EPROM erasure is achieved through a process called “UV erasure.” EPROM chips are designed with a transparent quartz window on top. When the user decides to erase the memory, the EPROM chip is exposed to ultraviolet (UV) light. This UV light causes the trapped electrons in the floating gate to be released, returning the EPROM cell to its blank state. Once erased, new data can be programmed onto the EPROM, making it a versatile and reusable storage medium.
Applications of Erasable Programmable Read Only Memory (EPROM)

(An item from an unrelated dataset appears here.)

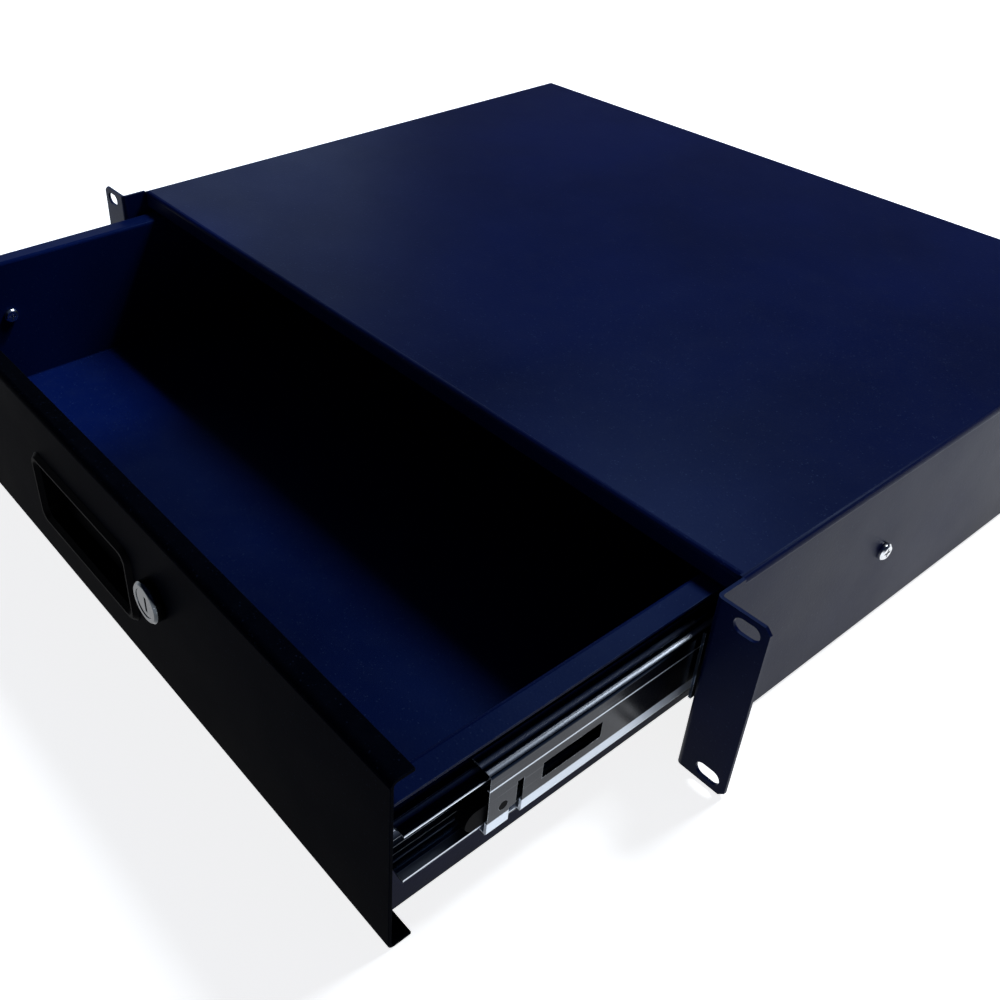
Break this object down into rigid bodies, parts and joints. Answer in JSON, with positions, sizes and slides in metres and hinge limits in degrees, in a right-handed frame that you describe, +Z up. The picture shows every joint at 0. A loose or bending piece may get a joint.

EPROM’s unique characteristics have made it an indispensable component in various industries and applications. Here are some of the key areas where EPROM has played a pivotal role:
- Computer BIOS: EPROM chips were initially used to store the BIOS (Basic Input/Output System) in personal computers. The ability to update the BIOS to fix bugs or add new features without replacing the entire chip was a significant advantage.
- Embedded Systems: EPROMs found a home in embedded systems, where firmware and configuration data could be modified during product development or updates.
- Gaming Consoles: Older gaming consoles, such as the Nintendo Entertainment System (NES), used EPROM chips to store game data. This allowed for the modification of game content and the creation of game hacks and mods.
- Instrumentation and Measurement: EPROMs were commonly used in instruments and measurement devices for storing calibration data and firmware updates.
- Automotive Electronics: EPROMs played a crucial role in automotive electronics, storing engine control unit (ECU) firmware and other critical data.
- Historical Archives: EPROMs were also used for preserving historical data and archives in various fields, including aerospace and scientific research.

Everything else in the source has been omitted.